Villager Lee Kang-guk (age: 61) says, “I was terrified. All of a sudden, I was up to my neck in water.” He left all his belongings behind, grabbed his wife Sohn Kyung-min (age: 56) by the hand, and swam his way up the rooftop of the town hall. When they reached the rooftop, he met four villagers who had evacuated before them.

All villagers gave their hopes up and glazed at the sky, “This must be what death must feel like.”

That was when heroes came out from nowhere. Eight professional mountain climbers, including Kim Se-jun (age: 37, a teacher at Extreme Rider Mountain Climbing School), reached the rooftop of the town hall. The group had been preparing for their hiking trip to China in September at Jeong Jun-gyo’s (age: 49) house. Jeong was their friend of seven years.

The group quickly took out their hiking rope, and threw it to a lodging roof, which was on higher ground than the town hall. The lodging owner, who had been at the rooftop, caught the rope and tied it down. The villagers, with the assistance of the climbers, moved to the lodging rooftop. One or two minutes after the last villager made it across, the town hall crumbled down.

The villagers thought, “Our lives could have ended along with that building.”

“We are right behind you. Don’t worry.”

The mountain climbers calmed the villagers and in about an hour moved every single one to the safe lodging. The group thought they had done their job until they spotted about 15 villagers desperately waving at them from another rooftop.

The climbers clung to their ropes. They moved to the rooftop after fighting past the waves and safely evacuated the villagers to a lodging situated on higher ground. This effort took four hours, and the climbers were left exhausted.

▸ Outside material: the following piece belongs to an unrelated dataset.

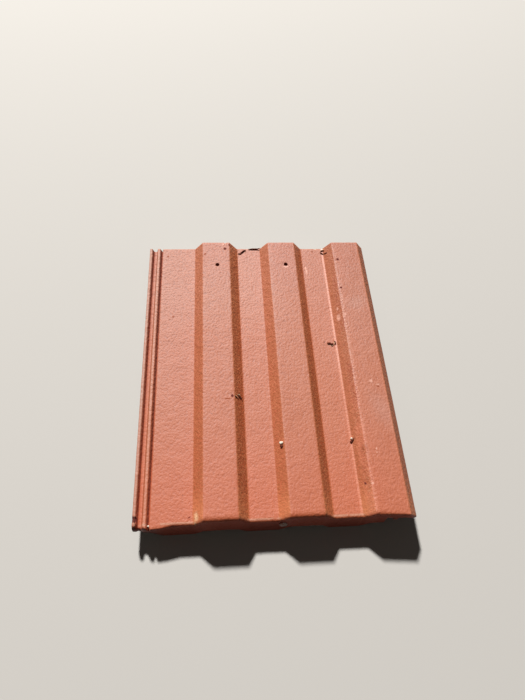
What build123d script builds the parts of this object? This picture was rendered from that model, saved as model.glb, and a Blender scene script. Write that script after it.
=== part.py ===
from build123d import *

import os
from math import atan2, cos, radians, sin, tan

# An interlocking concrete roof tile with three flat-topped ribs, cast in one piece.
# X runs across the tile, from the underlock on the left to the overlock on the right.
# Y runs up the roof slope, from the tail to the head, and Z is up, all in millimetres.
# The tile lies flat on its nibs and its nose, with the origin on the floor under its middle.

# The whole tile
TILE_LENGTH = 420.0
BODY_THICKNESS = 12.0
NOSE_DEPTH = 32.0
HEAD_EDGE_RADIUS = 1.0

# The ribs and the pans between them
RIB_COUNT = 3
RIB_PITCH = 100.0
RIB_HEIGHT = 15.0
RIB_TOP_WIDTH = 40.7
RIB_SLOPE_RUN = 12.15
SIDE_LAP = 14.3
RIB_TOP_RADIUS = 2.5
RIB_FOOT_RADIUS = 3.0
UNDERSIDE_RADIUS = 3.0

# The underlock, a strip of two grooves and two small ribs that the next tile covers
OUTER_RIB_WIDTH = 4.0
OUTER_GROOVE_WIDTH = 8.4
INNER_RIB_WIDTH = 3.8
INNER_GROOVE_WIDTH = 3.8
LOCK_RIB_RISE = 1.0
GROOVE_DEPTH = 7.0
GROOVE_DRAFT = 0.5
LOCK_RIB_BEVEL = 0.8

# The overlock, which hooks over the underlock of the next tile
HOOK_SIDE_GAP = 2.0
HOOK_END_GAP = 2.0
HOOK_DRAFT = 0.4
CHANNEL_GAP = 2.0
LIP_GAP = 1.0
LIP_SETBACK = 1.5

# The nose along the tail
NOSE_RADIUS = 6.0
NOSE_LEAN = 6.0
NOSE_THICKNESS = 24.0
NOSE_EDGE_BEVEL = 2.0
NOSE_SIDE_GAP = 3.0
LAP_CLEARANCE = 1.0

# Two weather bars behind the nose, under the body
WEATHER_BAR_COUNT = 2
WEATHER_BAR_DEPTH = 5.0
WEATHER_BAR_WIDTH = 7.0
WEATHER_BAR_SPACING = 22.0

# The nibs that hang on the batten, one under each pan
NIB_FACE_FROM_HEAD = 24.0
NIB_WIDTH = 26.0
NIB_LENGTH = 16.0
NIB_TAPER = 3.0
NIB_EDGE_RADIUS = 1.5

# The nail holes in the first two ribs
NAIL_HOLE_COUNT = 2
NAIL_HOLE_RADIUS = 2.5
NAIL_HOLE_FROM_HEAD = 44.0
NAIL_HOLE_SPACING = 103.0
FIRST_NAIL_OFFSET = 1.5

# What follows from the sizes above. Heights are counted from the top of the pans.
PAN_WIDTH = RIB_PITCH - RIB_TOP_WIDTH - 2 * RIB_SLOPE_RUN
FIRST_PAN_WIDTH = PAN_WIDTH + SIDE_LAP
COVER_WIDTH = RIB_COUNT * RIB_PITCH
UNDERLOCK_WIDTH = OUTER_RIB_WIDTH + OUTER_GROOVE_WIDTH + INNER_RIB_WIDTH + INNER_GROOVE_WIDTH
RIGHT_EDGE = COVER_WIDTH + SIDE_LAP
LIP_EDGE = RIGHT_EDGE - LIP_GAP * RIB_SLOPE_RUN / RIB_HEIGHT
TILE_WIDTH = UNDERLOCK_WIDTH + LIP_EDGE
GROOVE_FLOOR = LOCK_RIB_RISE - GROOVE_DEPTH
NOSE_END = COVER_WIDTH - UNDERLOCK_WIDTH - NOSE_SIDE_GAP
BEYOND = 40.0


def rib_outline(foot_height, crest_height, spread):
    """The four corners of each rib, at the given heights and widened by spread on each side."""
    corners = []
    for rib in range(RIB_COUNT):
        foot = FIRST_PAN_WIDTH + rib * RIB_PITCH
        crest = foot + RIB_SLOPE_RUN
        corners += [
            (foot - spread, foot_height),
            (crest - spread, crest_height),
            (crest + RIB_TOP_WIDTH + spread, crest_height),
            (crest + RIB_TOP_WIDTH + RIB_SLOPE_RUN + spread, foot_height),
        ]
    return corners


def underlock_outline():
    """The top of the side strip, from its outer edge to the first pan, with bevelled ribs."""
    outer_rib = -UNDERLOCK_WIDTH
    outer_groove = outer_rib + OUTER_RIB_WIDTH
    inner_rib = outer_groove + OUTER_GROOVE_WIDTH
    inner_groove = inner_rib + INNER_RIB_WIDTH
    bevel_foot = LOCK_RIB_RISE - LOCK_RIB_BEVEL
    return [
        (outer_rib, bevel_foot),
        (outer_rib + LOCK_RIB_BEVEL, LOCK_RIB_RISE),
        (outer_groove - LOCK_RIB_BEVEL, LOCK_RIB_RISE),
        (outer_groove, bevel_foot),
        (outer_groove + GROOVE_DRAFT, GROOVE_FLOOR),
        (inner_rib - GROOVE_DRAFT, GROOVE_FLOOR),
        (inner_rib, bevel_foot),
        (inner_rib + LOCK_RIB_BEVEL, LOCK_RIB_RISE),
        (inner_groove - LOCK_RIB_BEVEL, LOCK_RIB_RISE),
        (inner_groove, bevel_foot),
        (inner_groove + GROOVE_DRAFT, GROOVE_FLOOR),
        (-GROOVE_DRAFT, GROOVE_FLOOR),
        (0.0, -LOCK_RIB_BEVEL),
        (LOCK_RIB_BEVEL, 0.0),
    ]


def side_profile():
    """The tile seen from its side, much too deep, with the leaning nose at its tail."""
    lean = radians(NOSE_LEAN)
    foremost = NOSE_EDGE_BEVEL - NOSE_DEPTH
    touch_height = NOSE_RADIUS * (sin(lean) - 1)
    touch = (tan(lean) * (touch_height - foremost), touch_height)
    centre = touch[0] + NOSE_RADIUS * cos(lean)
    middle = radians((90 + NOSE_LEAN) / 2)
    halfway = (centre - NOSE_RADIUS * cos(middle), NOSE_RADIUS * (sin(middle) - 1))
    bottom = foremost - BEYOND
    below = [touch, (0, foremost), (BEYOND, bottom), (TILE_LENGTH, bottom), (TILE_LENGTH, 0), (centre, 0)]
    with BuildSketch(Plane.YZ) as profile:
        with BuildLine():
            ThreePointArc((centre, 0), halfway, touch)
            Polyline(*below)
        make_face()
    return profile.sketch.face()


def carried_across(face, outline):
    """Carries a flat face along a bent outline of X and Z points without turning it."""
    legs = []
    for (x1, z1), (x2, z2) in zip(outline, outline[1:]):
        way = Vector(x2 - x1, 0, z2 - z1)
        legs.append(extrude(Pos(x1, 0, z1) * face, amount=way.length, dir=way.normalized()))
    return legs[0].fuse(*legs[1:]).clean()


def space_below(outline, tail_end, head_end):
    """Everything under an outline of X and Z points, between two places along the tile."""
    low = -NOSE_DEPTH - 2 * BEYOND
    corners = [(outline[0][0] - BEYOND, low), (outline[0][0] - BEYOND, outline[0][1]), *outline]
    corners += [(outline[-1][0] + BEYOND, outline[-1][1]), (outline[-1][0] + BEYOND, low)]
    with BuildSketch(Plane.XZ) as section:
        with BuildLine():
            Polyline(*corners, close=True)
        make_face()
    return Pos(0, tail_end, 0) * extrude(section.sketch, amount=tail_end - head_end)


def overlock_underside():
    """The ceiling, hook, channel and lip that fit over the underlock of the next tile."""
    groove = COVER_WIDTH - UNDERLOCK_WIDTH + OUTER_RIB_WIDTH
    hook_left = groove + HOOK_SIDE_GAP
    hook_right = groove + OUTER_GROOVE_WIDTH - HOOK_SIDE_GAP
    hook_tip = GROOVE_FLOOR + HOOK_END_GAP
    ceiling = RIB_HEIGHT - BODY_THICKNESS
    channel = LOCK_RIB_RISE + CHANNEL_GAP
    lip = COVER_WIDTH + LIP_SETBACK
    return [
        (hook_left - HOOK_DRAFT, ceiling),
        (hook_left, hook_tip),
        (hook_right, hook_tip),
        (hook_right + HOOK_DRAFT, channel),
        (lip - HOOK_DRAFT, channel),
        (lip, LIP_GAP),
        (LIP_EDGE, LIP_GAP),
    ]


def body_underside(extra_depth):
    """The underside of the body, or of a bar that stands out of it by extra_depth."""
    half_slope = atan2(RIB_HEIGHT, RIB_SLOPE_RUN) / 2
    thickness = BODY_THICKNESS + extra_depth
    inset = thickness * tan(half_slope)
    ribs = rib_outline(-thickness, RIB_HEIGHT - thickness, -inset)
    return [(-UNDERLOCK_WIDTH, -thickness), *ribs[:-2]]


def nose_underside():
    """The underside of the nose, which sits in the pans of the tile below and arches over its ribs."""
    arch = RIB_HEIGHT - NOSE_DEPTH + LAP_CLEARANCE
    lapped_foot = SIDE_LAP + LAP_CLEARANCE
    ribs = rib_outline(-NOSE_DEPTH, arch, LAP_CLEARANCE)
    return [
        (-UNDERLOCK_WIDTH, arch),
        (lapped_foot - RIB_SLOPE_RUN, arch),
        (lapped_foot, -NOSE_DEPTH),
        *ribs[:-2],
        (NOSE_END, arch),
        (NOSE_END, RIB_HEIGHT - BODY_THICKNESS),
    ]


def lengthwise(shape, x, z, reach=0.05):
    """The straight edges along Y that pass through a point of the cross-section."""
    found = []
    for edge in shape.edges().filter_by(Axis.Y):
        middle = edge.position_at(0.5)
        if abs(middle.X - x) < reach and abs(middle.Z - z) < reach:
            found.append(edge)
    return found


def rounded_lengthwise(shape, corners, radius):
    """Rounds the edges along Y at some corners of the cross-section."""
    edges = [edge for x, z in corners for edge in lengthwise(shape, x, z)]
    return fillet(edges, radius)


def upper_block():
    """The upper surface and the rounded nose, over a much too deep block, with its bends rounded."""
    ribs = rib_outline(0.0, RIB_HEIGHT, 0.0)
    crests = [corner for corner in ribs if corner[1] > 0]
    feet = [corner for corner in ribs[:-1] if corner[1] == 0]
    block = carried_across(side_profile(), underlock_outline() + ribs)
    block = rounded_lengthwise(block, crests, RIB_TOP_RADIUS)
    return rounded_lengthwise(block, feet, RIB_FOOT_RADIUS)


def body_space():
    """What is taken away under the body, from behind the nose to past the head."""
    under = body_underside(0.0)
    space = space_below(under + overlock_underside(), NOSE_THICKNESS, TILE_LENGTH + BEYOND)
    return rounded_lengthwise(space, under[1:], UNDERSIDE_RADIUS)


def nose_space():
    """What is taken away under the nose, from in front of the tail to behind the nose."""
    return space_below(nose_underside() + overlock_underside(), -BEYOND, NOSE_THICKNESS)


def weather_bar(number):
    """A low bar across the underside, which follows the pans and the ribs."""
    start = NOSE_THICKNESS + WEATHER_BAR_SPACING * (number + 1) - WEATHER_BAR_WIDTH
    end = start + WEATHER_BAR_WIDTH
    left = SIDE_LAP + LAP_CLEARANCE
    roof = body_underside(-WEATHER_BAR_DEPTH) + [(NOSE_END, RIB_HEIGHT - BODY_THICKNESS + WEATHER_BAR_DEPTH)]
    floor = body_underside(WEATHER_BAR_DEPTH) + [(NOSE_END, RIB_HEIGHT - BODY_THICKNESS - WEATHER_BAR_DEPTH)]
    bar = space_below(roof, start, end) - space_below(floor, start, end)
    width = NOSE_END - left
    limits = Pos(left + width / 2, (start + end) / 2, 0) * Box(width, WEATHER_BAR_WIDTH, 2 * NOSE_DEPTH)
    return bar & limits


def nib(pan):
    """A tapered block under a pan, what its front view and its side view have in common."""
    place = Pos(SIDE_LAP + PAN_WIDTH / 2 + pan * RIB_PITCH, TILE_LENGTH - NIB_FACE_FROM_HEAD, 0)
    root, tip = -BODY_THICKNESS / 2, -NOSE_DEPTH
    narrow, wide = NIB_WIDTH / 2, NIB_WIDTH / 2 + NIB_TAPER
    short, long = NIB_LENGTH, NIB_LENGTH + NIB_TAPER
    front = Plane.XZ * Polygon((-wide, root), (-narrow, tip), (narrow, tip), (wide, root), align=None)
    side = Plane.YZ * Polygon((0, root), (0, tip), (short, tip), (long, root), align=None)
    block = extrude(front, -long) & extrude(side, wide, both=True)
    buried = block.faces().sort_by(Axis.Z)[-1].edges()
    shown = [edge for edge in block.edges() if edge not in buried]
    return place * fillet(shown, NIB_EDGE_RADIUS)


def nail_hole(number):
    """A round hole down through the top of a rib."""
    first = FIRST_PAN_WIDTH + RIB_SLOPE_RUN + RIB_TOP_WIDTH / 2 + FIRST_NAIL_OFFSET
    place = Pos(first + number * NAIL_HOLE_SPACING, TILE_LENGTH - NAIL_HOLE_FROM_HEAD, 0)
    return place * Cylinder(NAIL_HOLE_RADIUS, 2 * (RIB_HEIGHT + NOSE_DEPTH))


tile = upper_block() - body_space() - nose_space()
head_face = tile.faces().sort_by(Axis.Y)[-1]
tile = fillet(head_face.outer_wire().edges(), HEAD_EDGE_RADIUS)
for number in range(WEATHER_BAR_COUNT):
    tile += weather_bar(number)
for pan in range(RIB_COUNT):
    tile += nib(pan)
for number in range(NAIL_HOLE_COUNT):
    tile -= nail_hole(number)

tile = Pos(UNDERLOCK_WIDTH - TILE_WIDTH / 2, -TILE_LENGTH / 2, NOSE_DEPTH) * tile
os.makedirs("parts", exist_ok=True)
export_step(tile, "parts/roof_tile.step")
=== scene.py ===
# %% [markdown]
# # A coated concrete roof tile
# This lesson dresses one interlocking roof tile. The tile is cast in one piece, so the whole object is a
# single closed mesh. The solid model that comes first gives the exact size and place, and everything that is
# made here stays inside its box. It hides the plain solid and shows a finer skin in its place.

# %% Load the solid model
import itertools
import math

import bpy
import numpy as np
from mathutils import Matrix, Vector


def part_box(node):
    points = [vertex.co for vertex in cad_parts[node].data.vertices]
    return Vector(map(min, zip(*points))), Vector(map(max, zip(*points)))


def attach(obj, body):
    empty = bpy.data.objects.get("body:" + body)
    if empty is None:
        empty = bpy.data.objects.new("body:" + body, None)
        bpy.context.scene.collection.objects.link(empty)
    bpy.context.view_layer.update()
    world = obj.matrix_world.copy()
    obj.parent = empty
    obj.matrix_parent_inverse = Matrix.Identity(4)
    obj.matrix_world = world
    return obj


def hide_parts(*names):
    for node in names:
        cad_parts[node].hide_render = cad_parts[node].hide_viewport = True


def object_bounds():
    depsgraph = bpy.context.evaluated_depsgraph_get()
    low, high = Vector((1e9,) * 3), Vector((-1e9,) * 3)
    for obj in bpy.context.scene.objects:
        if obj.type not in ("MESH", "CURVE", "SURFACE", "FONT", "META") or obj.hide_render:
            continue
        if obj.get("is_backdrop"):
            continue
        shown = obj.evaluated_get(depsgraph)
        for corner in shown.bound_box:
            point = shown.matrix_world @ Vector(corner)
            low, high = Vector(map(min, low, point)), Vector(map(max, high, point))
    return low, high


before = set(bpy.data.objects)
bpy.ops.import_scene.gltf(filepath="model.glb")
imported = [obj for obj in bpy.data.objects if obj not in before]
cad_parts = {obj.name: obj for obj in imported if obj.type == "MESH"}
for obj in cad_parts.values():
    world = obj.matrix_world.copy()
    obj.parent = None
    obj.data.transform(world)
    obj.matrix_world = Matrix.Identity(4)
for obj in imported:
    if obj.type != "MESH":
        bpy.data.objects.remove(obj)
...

The group was dining on boiled potatoes, when they just barely spotted three stranded villagers from the forest several hundreds of meters away. They deliberated for some while, but decided to put the rescue off till the day after, because it was too dangerous at night.

At 8:00 a.m. the next day, the climbers got back to work. It took them two hours to save Baek Dong-hyun (age: 72) and his wife Moon Yeon-sil (age: 58), and Baek’s sister Hyun-ju (age: 74). They were worn out from the cold and hunger. The climbers apologized for their late rescue.

Baek started sobbing. Baek and his family saved their lives by holding on to a telephone poll, when the rapids caught them.

On Monday, when the rain stopped and the water level fell, they assisted 55 villagers. The 119-member rescue team went in to save some 40 villagers who were still stranded. The villagers held on to the climbers, wanting to treat them to a meal. The climbers refused and prepared to leave.

Kim Se-jun said, “We are just happy that we were able to apply our technique and physical ability into doing something so good.”

The members had to move back to Seoul by public transportation, because all four cars the Extreme Rider Mountain Climbing School and Open Camp Mountain Climbing School members drove to get to the village were wiped away.